The problem was compounded by plaintiffs' financial inability to employ counsel and by that which seemed to me to be less than full and wholehearted cooperation and understanding on the part of I.R.S. personnel and Department of Justice counsel. As I have had occasion to do before, I fell back on the Colorado Bar Association, and, acting in what I thought was the public interest, I asked the Tax Section of the Colorado Bar to provide counsel, without expense to plaintiffs. A lawyer specializing in tax matters and a lawyer specializing in real estate problems appeared and each gave generously of his time and advice. They briefed all questions presented, and they were unable to clear on direct attack the legal hurdles standing in plaintiffs' path.
The first hurdle was the Anti-Injunction Act, 26 U.S.C. § 7421(a) which is mighty clear:
". . . no suit for the purpose of restraining the assessment or collection of any tax shall be maintained in any court by any person, whether or not such person is the person against whom such tax was assessed."Enochs v. Williams Packing and Navigation Co. (1962) 370 U.S. 1, 82 S.Ct. 1125, 8 L.Ed.2d 292, delineates the only exception to the statute, and that exception doesn't fit the facts of this case. That exception is so narrow that plaintiffs would have to show that under the most liberal view of the law the government couldn't win and that irreparable harm would result. The government is pursuing the remedies given it by statute to collect taxes admitted to be owed, and the law doesn't permit me to second guess the tax collectors on judgmental matters. So, right at the start, I must conclude that Congress has said that I have no jurisdiction to grant plaintiffs the relief they ask.
There is no constitutional violation in pursuing the levy and sale procedures set up by Congress. United States v. Smith, 10 Cir., 484 F.2d 8. This attack by plaintiffs fails. Moreover, even if there were some way to enjoin the sale to permit plaintiffs even more time to raise the money to pay the taxes they admit they owe, there is no way to eliminate the requirements of Rule 65 as to bond. Atomic Oil Co. v. Bardahl Oil Co. (1969) 10 Cir., 419 F.2d 1097. If plaintiffs had the security to make bond, they could raise the money to pay the taxes because the conditions of the bond would be such that the surety would wind up liable for the taxes if plaintiffs didn't pay.
I have already commented on the installment payment question. Plaintiffs have no statutory right to pay in installments and, therefore, the I.R.S. can set up its installment procedures in any way it wishes. The reasoning underlying the thinking that plaintiffs can raise the money to pay the taxes eluded and it continues to elude me, but the fact that I think that decision rests on a false premise doesn't mean that I can do anything about it.

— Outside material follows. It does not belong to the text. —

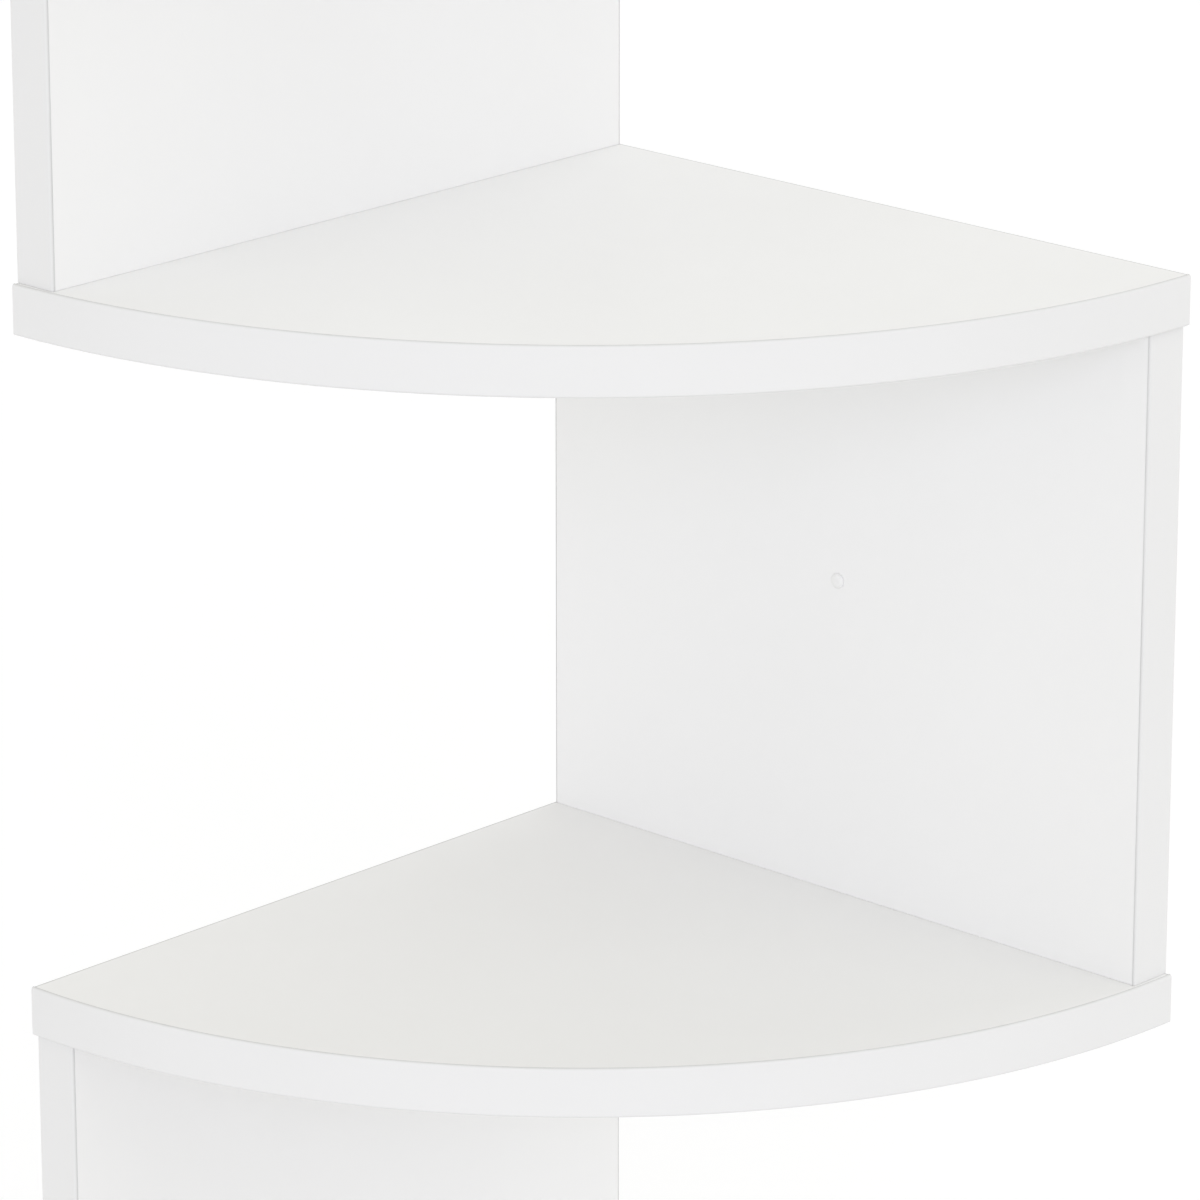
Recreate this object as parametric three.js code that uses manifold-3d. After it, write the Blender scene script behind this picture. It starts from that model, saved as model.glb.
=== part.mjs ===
// Zig-zag corner shelf unit: quarter-round shelf boards, carried one above the other by upright
// panels that stand in turn on the back wall and on the left wall of a room corner.
// Millimetres, +Z up. The origin is the room corner at the foot of the unit. The back wall is the
// plane y = 0, the left wall is the plane x = 0, and the unit lies at positive x and negative y.

import * as THREE from "three";
import { mergeVertices } from "three/addons/utils/BufferGeometryUtils.js";
import Module from "manifold-3d";

// The unit
const shelfCount = 5;
const shelfSide = 250; // straight edge of a shelf, from the room corner to its tip
const boardThickness = 16;
const clearHeight = 209; // between two shelves
const frontSetback = 2; // from a shelf tip back to the front of a panel
const cornerSetback = 1; // from the room corner to the back of a panel

// Edge bands
const bandThickness = 1;
const bandRoundingShare = 0.8; // radius of a band's outer edges, of its thickness

// Clearances
const glueLine = 0.3; // between a band and its board
const seatGap = 0.3; // between a panel's end and the shelf that it meets
const boreClearance = 0.3; // all round a fitting in its bore
const cutOverrun = 1; // how far a cutting body runs past the face that it opens

// Connecting bolt, screwed into the shelf and caught by the cam drum in the panel
const boltFromFront = 60; // from a panel's front edge to the bolt
const shankDiameter = 6;
const collarRim = 0.7; // collar past the shank
const collarThickness = 1.2;
const ballDiameter = 6.4;
const ballShoulder = 1.2; // ball past the neck
const neckSpare = 1; // neck past the wall of the cam drum
const threadShare = 0.69; // length of the threaded end, of the shelf board
const threadDiameter = 5;
const boltTipLength = 2;
const boltTipShare = 0.4; // radius of the bolt's tip, of its thread's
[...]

I thought long and hard about the possibility of applying rules applicable to adhesion contracts to this situation, but I can't. Every element of an adhesion contract is present if the installment "offer" were an installment "agreement," but I know of no way of twisting rules applicable to contracts to fit offers. I completely reject any suggestion by Department of Justice counsel that there is equality of bargaining power, and I completely reject the analysis used by government counsel to escape application of rules used in adhesion contract situations. If the "offer" didn't have the "home office approval" language in it which prevented it from becoming a contract, there might be an adhesion contract, but the government isn't bound by the mores of the market place, and there was no contract. Moreover, even if there were, adhesion principles would only let plaintiffs set it aside, and that isn't what they want.

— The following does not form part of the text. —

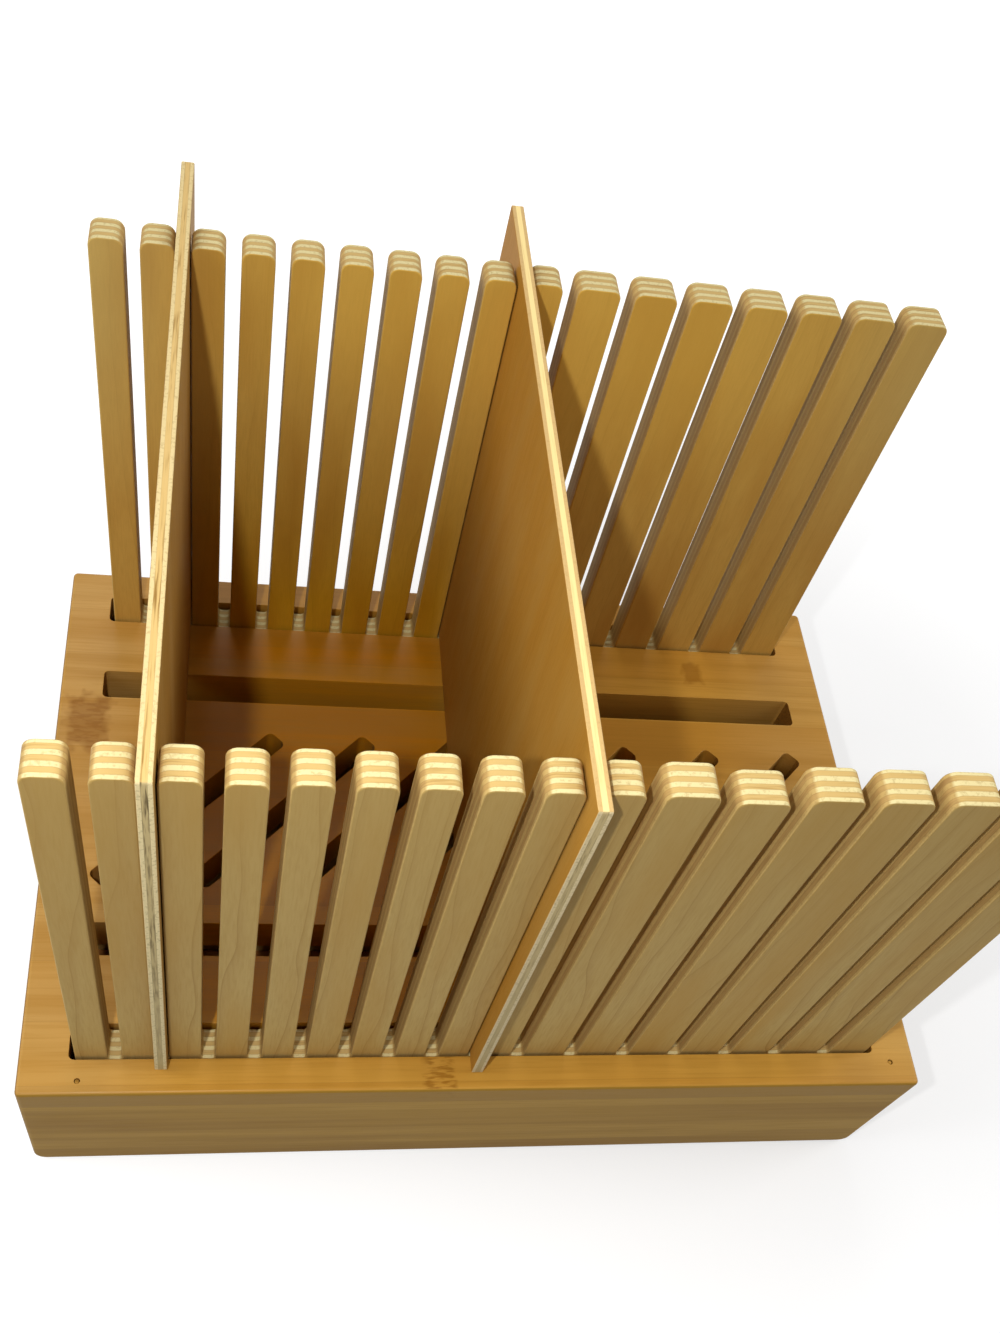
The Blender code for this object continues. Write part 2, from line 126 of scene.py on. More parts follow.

The government has freely admitted that this sale was so casually handled that there was a material mistake in arithmetic prejudicial to plaintiffs made in computing the minimum bid price, but, if our efforts have accomplished nothing else, now this arithmetic mistake has been corrected and no prejudice will result from it.
These, then, are some of the hurdles counsel serving without pay couldn't clear, but it is a tribute to their ingenuity and dedication that they found a probable way out for plaintiffs which would have let plaintiffs pay the taxes they admit owing over a longer period of time with a chance for a lower interest rate than that provided in the non-agreement they complain the I.R.S. won't go along with. Counsel discovered that the new Bankruptcy Law has provisions in it allowing a reorganization proceeding for someone in the Trautwein's shoes, and that a Bankruptcy Judge can be asked to approve a reorganization plan which will do everything and more plaintiffs thought they negotiated in their non-contract.

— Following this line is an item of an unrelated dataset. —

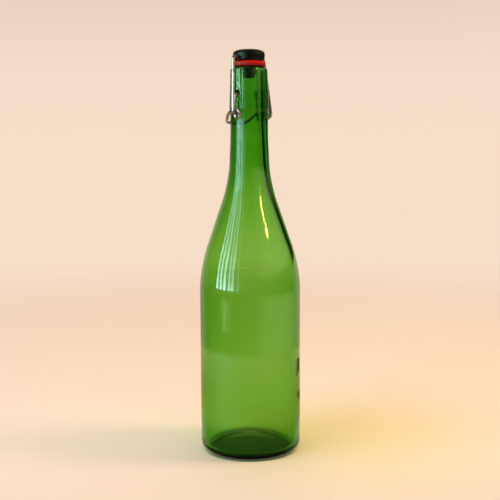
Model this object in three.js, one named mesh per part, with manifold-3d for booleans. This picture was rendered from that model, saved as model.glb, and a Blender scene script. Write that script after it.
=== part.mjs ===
// Swing top bottle, 750 ml.
// Millimetres, +Z up, origin at the centre of the foot.
// X is the pivot axis of the closure. The handle lies on the -Y side of the neck.

import * as THREE from 'three';
import { mergeVertices } from 'three/addons/utils/BufferGeometryUtils.js';
import Module from 'manifold-3d';

const wasm = await Module();
wasm.setup();

// ---- driving dimensions -------------------------------------------------------------

const BODY_R = 40.6;          // outside radius of the cylindrical body
const WALL = 3.5;             // glass thickness of the body
const HEEL_R = 6.4;           // rounding between body and foot
const FOOT_IN_R = 30.5;       // inner edge of the flat bearing ring
const PUNT_H = 2.2;           // height of the hollow under the base
const FLOOR_Z = 5.0;          // top of the glass floor in the middle
const SHOULDER_Z = 132.0;     // where the body starts to draw in
const LEDGE_Z = 274.5;        // underside of the finish
const MOUTH_Z = 306.8;        // sealing rim
const BORE_R = 8.2;           // bore through the finish

const WIRE_R = 1.2;           // both wires
const PIVOT_Z = 286.7;        // dimples that carry the lever
const DIMPLE_R = 2.6;
const DIMPLE_FLOOR_U = 12.2;  // distance of the dimple floor from the axis
const PIN_U = 12.7;           // tip of the lever pin
const ARM_U = 17.8;           // top of the lever arm
const EYE_IN_U = 18.8;        // inner strand of the lever's eye
const EYE_OUT_U = 21.6;       // outer strand of the eye
const EYE_Y = 3.4;            // centre of the eye
const EYE_Z = 270.9;
const EYE_R = 3.0;            // wire centre line of the eye
const RING_Y = 16.9;          // how far the handle reaches behind the axis
const RING_Z = 264.5;         // lowest point of the handle

const HINGE_Z = 271.1;        // bail ends, in the eyes
const BAIL_TIP_U = 16.8;
const BAIL_LOW_U = 25.0;      // bail legs beside the eyes
const BAIL_TOP_U = 19.8;      // bail legs beside the cap
const BAR_Z = 314.6;          // cross bar in the cap

const CAP_R = 12.6;
const CAP_LOW_Z = 312.5;
const CAP_TOP_Z = 321.5;
const CAP_HOLE_R = 1.55;
const STEM_R = 6.6;
const STEM_TIP_Z = 298.8;
const GASKET_R = 13.3;
const GASKET_IN_R = 6.95;
const GASKET_LOW_Z = 307.25;
const GASKET_TOP_Z = 312.15;

const BOTTLE_SEGMENTS = 56;
const CAP_SEGMENTS = 40;
const WIRE_SIDES = 8;

// ---- helpers ------------------------------------------------------------------------

const v3 = (x, y, z) => new THREE.Vector3(x, y, z);

function lathe(profile, segments) {
  const points = profile.map(([r, z]) => new THREE.Vector2(r, z));
  const geometry = new THREE.LatheGeometry(points, segments);
  geometry.rotateX(Math.PI / 2);
  return geometry;
}

function welded(geometry) {
  geometry.deleteAttribute('normal');
  geometry.deleteAttribute('uv');
  return mergeVertices(geometry, 1e-4);
}

function toSolid(geometry) {
  const clean = welded(geometry);
  const vertProperties = new Float32Array(clean.attributes.position.array);
  const triVerts = new Uint32Array(clean.index.array);
  return new wasm.Manifold(new wasm.Mesh({ numProp: 3, vertProperties, triVerts }));
}

function toGeometry(solid) {
  const mesh = solid.getMesh();
  const geometry = new THREE.BufferGeometry();
  geometry.setAttribute('position', new THREE.BufferAttribute(mesh.vertProperties, 3));
  geometry.setIndex(new THREE.BufferAttribute(mesh.triVerts, 1));
  return geometry;
}

// Radial plug along the X axis, used to cut dimples and the hole in the cap.
function plugAlongX(radius, from, to, z, roundEnd) {
  const profile = [
    [0, 0],
    [radius - roundEnd, 0],
    [radius, roundEnd],
    [radius, Math.abs(to - from)],
    [0, Math.abs(to - from)],
  ];
  const geometry = lathe(profile, 24);
  geometry.rotateY(to > from ? Math.PI / 2 : -Math.PI / 2);
  geometry.translate(from, 0, z);
  return toSolid(geometry);
}

// Points of a bent wire: straight runs joined by arcs of the given bend radius.
function bentWire(corners, bend) {
  const points = [corners[0]];
  for (let i = 1; i < corners.length - 1; i += 1) {
    const corner = corners[i];
    const back = corners[i - 1].clone().sub(corner).normalize();
    const ahead = corners[i + 1].clone().sub(corner).normalize();
    const half = back.angleTo(ahead) / 2;
    const reach = bend / Math.tan(half);
    const start = corner.clone().addScaledVector(back, reach);
    const end = corner.clone().addScaledVector(ahead, reach);
    const toCentre = back.clone().add(ahead).normalize();
    const centre = corner.clone().addScaledVector(toCentre, bend / Math.sin(half));
    const a = start.clone().sub(centre);
    const b = end.clone().sub(centre);
    const sweep = a.angleTo(b);
    for (let k = 0; k <= 4; k += 1) {
      const t = k / 4;
      const ka = Math.sin((1 - t) * sweep) / Math.sin(sweep);
      const kb = Math.sin(t * sweep) / Math.sin(sweep);
      points.push(centre.clone().addScaledVector(a, ka).addScaledVector(b, kb));
    }
  }
  points.push(corners[corners.length - 1]);
  return points;
}

function wire(points, steps) {
  const path = new THREE.CatmullRomCurve3(points, false, 'centripetal');
  path.arcLengthDivisions = 1200;
  const section = new THREE.Shape();
  for (let i = 0; i < WIRE_SIDES; i += 1) {
    const angle = (2 * Math.PI * i) / WIRE_SIDES;
    const x = WIRE_R * Math.cos(angle);
    const y = WIRE_R * Math.sin(angle);
    if (i === 0) section.moveTo(x, y);
    else section.lineTo(x, y);
  }
  section.closePath();
  const settings = { steps, extrudePath: path, bevelEnabled: false };
  return welded(new THREE.ExtrudeGeometry(section, settings));
}

const mirrored = (points) => points.map((p) => v3(-p.x, p.y, p.z)).reverse();

// ---- bottle -------------------------------------------------------------------------

function heel() {
  const points = [];
  const centreR = BODY_R - HEEL_R;
  for (let i = 0; i <= 4; i += 1) {
    const angle = (i / 4) * (Math.PI / 2);
    const r = centreR + HEEL_R * Math.sin(angle);
    points.push([r, HEEL_R - HEEL_R * Math.cos(angle)]);
  }
  return points;
}

function bottleProfile() {
  const punt = [
    [0, PUNT_H],
    [14, PUNT_H - 0.3],
    [24, PUNT_H - 1.1],
    [29.4, 0.25],
    [FOOT_IN_R, 0],
  ];
  const shoulder = [
    [BODY_R, SHOULDER_Z],
    [39.8, 142.2],
    [38.1, 152.5],
    [35.7, 162.5],
    [32.3, 172.4],
    [23.9, 196.8],
    [20.5, 206.5],
    [18.2, 216.0],
    [16.5, 225.5],
    [15.85, 232.5],
    [15.6, 241.5],
    [15.1, 249.5],
    [15.0, 259.0],
  ];
  const finish = [
    [15.0, LEDGE_Z - 1.0],
    [15.7, LEDGE_Z],
    [15.7, LEDGE_Z + 1.4],
    [14.7, MOUTH_Z - 3.2],
    [14.4, MOUTH_Z - 1.0],
    [13.2, MOUTH_Z],
    [BORE_R + 1.2, MOUTH_Z],
    [BORE_R, MOUTH_Z - 1.4],
  ];
  const inside = [
    [BORE_R, 272],
    [8.6, 266],
    [9.3, 257],
    [10.2, 244],
    [11.4, 231],
    [12.6, 224],
    [14.8, 215],
    [17.5, 206],
    [20.3, 196.5],
    [28.7, 171.5],
    [32.0, 161.6],
    [34.5, 151.8],
    [36.3, 141.8],
    [BODY_R - WALL, SHOULDER_Z - 1],
    [BODY_R - WALL, 9.0],
    [36.7, 6.4],
    [35.4, 4.6],
    [33.2, 3.7],
    [28.0, 3.5],
    [14.0, FLOOR_Z - 0.5],
    [0, FLOOR_Z],
  ];
  return [...punt, ...heel(), ...shoulder, ...finish, ...inside];
}

function buildBottle() {
  const glass = toSolid(lathe(bottleProfile(), BOTTLE_SEGMENTS));
  const right = plugAlongX(DIMPLE_R, DIMPLE_FLOOR_U, 20, PIVOT_Z, 0.6);
  const left = plugAlongX(DIMPLE_R, -DIMPLE_FLOOR_U, -20, PIVOT_Z, 0.6);
  return toGeometry(glass.subtract(right).subtract(left));
}

// ---- stopper and gasket -------------------------------------------------------------

function buildStopper() {
  const profile = [
    [0, STEM_TIP_Z],
    [3.6, STEM_TIP_Z],
    [4.7, STEM_TIP_Z + 0.9],
    [5.3, STEM_TIP_Z + 2.9],
    [STEM_R, STEM_TIP_Z + 5.3],
    [STEM_R, CAP_LOW_Z],
    [CAP_R - 0.6, CAP_LOW_Z],
    [CAP_R - 0.2, CAP_LOW_Z + 0.7],
    [CAP_R, CAP_LOW_Z + 3.0],
    [CAP_R, CAP_TOP_Z - 4.0],
    [CAP_R - 0.7, CAP_TOP_Z - 2.3],
    [CAP_R - 2.6, CAP_TOP_Z - 0.9],
    [CAP_R - 6.2, CAP_TOP_Z - 0.2],
    [0, CAP_TOP_Z],
  ];
  const cap = toSolid(lathe(profile, CAP_SEGMENTS));
  return toGeometry(cap.subtract(plugAlongX(CAP_HOLE_R, -16, 16, BAR_Z, 0)));
}

function buildGasket() {
  const height = GASKET_TOP_Z - GASKET_LOW_Z;
  const profile = [
    [GASKET_IN_R, GASKET_LOW_Z],
    [GASKET_R - 1.7, GASKET_LOW_Z],
    [GASKET_R - 0.5, GASKET_LOW_Z + 0.7],
    [GASKET_R, GASKET_LOW_Z + 2.0],
    [GASKET_R, GASKET_LOW_Z + height - 1.6],
    [GASKET_R - 0.5, GASKET_TOP_Z - 0.5],
    [GASKET_R - 1.6, GASKET_TOP_Z],
    [GASKET_IN_R, GASKET_TOP_Z],
    [GASKET_IN_R, GASKET_LOW_Z],
  ];
  return welded(lathe(profile, CAP_SEGMENTS));
}

// ---- lever --------------------------------------------------------------------------

// One side of the lever, from the pin in its dimple to the start of the handle.
function leverSide() {
  const low = v3(EYE_IN_U, EYE_Y - EYE_R - 0.1, 274);
  const bend = bentWire([v3(PIN_U, 0, PIVOT_Z), v3(ARM_U, 0, PIVOT_Z), low], 2.2);
  const eye = [];
  const turns = 11;
  for (let i = 0; i <= turns; i += 1) {
    const angle = Math.PI + (i / turns) * (Math.PI * 1.75);
    const shift = THREE.MathUtils.smoothstep(i / turns, 0.12, 0.88);
    const u = EYE_IN_U + shift * (EYE_OUT_U - EYE_IN_U);
    eye.push(v3(u, EYE_Y + EYE_R * Math.cos(angle), EYE_Z + EYE_R * Math.sin(angle)));
  }
  return [...bend, ...eye];
}

function buildLever() {
  const side = leverSide();
  const ring = [
    v3(20.8, -2.6, 272.4),
    v3(18.6, -6.6, 270.4),
    v3(15.0, -10.5, 267.6),
    v3(9.4, -14.7, 265.2),
  ];
  const apex = v3(0, -RING_Y, RING_Z);
  const points = [...side, ...ring, apex, ...mirrored(ring), ...mirrored(side)];
  return wire(points, 150);
}

// ---- bail ---------------------------------------------------------------------------

function buildBail() {
  // The legs lean inwards and towards the handle side on their way up to the cap.
  const corners = [
    v3(BAIL_TIP_U, EYE_Y, HINGE_Z),
    v3(BAIL_LOW_U, EYE_Y, HINGE_Z),
    v3(BAIL_TOP_U, 0, BAR_Z),
    v3(8, 0, BAR_Z),
  ];
  const side = bentWire(corners, 2.0);
  return wire([...side, ...mirrored(side)], 150);
}

// ---- assembly -----------------------------------------------------------------------

const group = new THREE.Group();
group.name = 'swing_top_bottle';

function add(name, geometry, settings) {
  geometry.computeVertexNormals();
  const mesh = new THREE.Mesh(geometry, new THREE.MeshStandardMaterial(settings));
  mesh.name = name;
  group.add(mesh);
}

add('bottle', buildBottle(), { color: 0x5f9a2c, roughness: 0.06 });
add('stopper', buildStopper(), { color: 0x14130f, roughness: 0.3 });
add('gasket', buildGasket(), { color: 0xb3120c, roughness: 0.5 });
add('lever', buildLever(), { color: 0xb9b6ae, roughness: 0.25, metalness: 1 });
add('bail', buildBail(), { color: 0xb9b6ae, roughness: 0.25, metalness: 1 });

export default group;
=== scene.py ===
import math
import random

import bmesh
import bpy
from mathutils import Euler, Matrix, Vector, noise


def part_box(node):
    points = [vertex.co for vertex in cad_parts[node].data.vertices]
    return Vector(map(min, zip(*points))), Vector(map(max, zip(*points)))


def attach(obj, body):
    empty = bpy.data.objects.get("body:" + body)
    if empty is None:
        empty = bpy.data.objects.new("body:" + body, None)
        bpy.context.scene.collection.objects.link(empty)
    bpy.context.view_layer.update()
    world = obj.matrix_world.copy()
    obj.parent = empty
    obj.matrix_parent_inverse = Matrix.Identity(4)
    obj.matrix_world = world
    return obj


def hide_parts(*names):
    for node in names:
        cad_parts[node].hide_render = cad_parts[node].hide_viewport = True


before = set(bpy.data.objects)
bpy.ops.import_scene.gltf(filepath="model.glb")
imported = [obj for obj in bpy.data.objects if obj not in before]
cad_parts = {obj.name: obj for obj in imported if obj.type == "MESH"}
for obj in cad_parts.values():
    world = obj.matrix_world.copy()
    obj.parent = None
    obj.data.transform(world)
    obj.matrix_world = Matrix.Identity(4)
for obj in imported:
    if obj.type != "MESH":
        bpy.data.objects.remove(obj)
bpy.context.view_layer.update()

# Swing top bottle. Its shapes are drawn in millimetres and turned into metres by MM. The camera,
# the lights and the stage are in metres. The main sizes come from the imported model's own boxes.

MM = 0.001

BOTTLE_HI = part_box("bottle")[1]
STOPPER_LO, STOPPER_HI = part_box("stopper")
GASKET_LO, GASKET_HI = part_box("gasket")
LEVER_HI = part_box("lever")[1]
BAIL_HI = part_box("bail")[1]

BODY_R = BOTTLE_HI.x / MM
MOUTH_Z = BOTTLE_HI.z / MM
BORE_R = 8.2
WALL = 3.5
HEEL_R = 6.4

# The wires. Names ending in _U are distances from the bottle's middle plane, along X.

WIRE_R = 1.2
PIVOT_Z = LEVER_HI.z / MM - WIRE_R
BAR_Z = BAIL_HI.z / MM - WIRE_R
BAR_HOLE_R = 1.55
DIMPLE_R = 2.6
DIMPLE_FLOOR_U = 12.2
PIN_U = 12.7
ARM_U = 17.8
EYE_IN_U = 18.8
EYE_OUT_U = 21.6
EYE_Y = 3.4
EYE_Z = 270.9
EYE_R = 3.0
RING_Y = 16.9
RING_Z = 264.5
HINGE_Z = 271.1
BAIL_TIP_U = 16.8
BAIL_LOW_U = 25.0
BAIL_TOP_U = 19.8


# ---- curves and profiles ------------------------------------------------------------------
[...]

This delightful answer to plaintiffs' otherwise unsolvable problems was presented to them by counsel and it was rejected. At that point, counsel serving without pay asked to get out of the case and I quickly let them withdraw. As I said earlier, plaintiffs have an absolute right to be martyrs and they have a right to turn down a deal figured out for them by unpaid counsel — a deal which was better than the non-agreement they said they wanted enforced.
In recognition of that right to martyrdom, the request for a preliminary injunction is denied. In so ruling, I am not unaware that plaintiffs want a default judgment because defendants' brief was a little late. The motion for default is denied.
There is no reason for further briefing in this case and plaintiffs' motion for more time to file another brief is denied. The relief available under the reorganization provisions of the Bankruptcy Act can still be sought by plaintiffs, and the only court which can grant plaintiffs relief (if any) is the Bankruptcy Court. The Colorado Bar Association, as I have mentioned, has provided plaintiffs with the services of Stanley L. Drexler and Harry M. Williams, two of the most outstanding lawyers in the State of Colorado in their respective fields and plaintiffs have elected not to follow the advice given them. That election is one plaintiffs are privileged to make and they are going to have to live with the consequences.
I have no jurisdiction to enjoin collection of taxes by the I.R.S. I suppose plaintiffs can still seek reorganization under the protection of the Bankruptcy Court but time is growing short and volunteer counsel have withdrawn.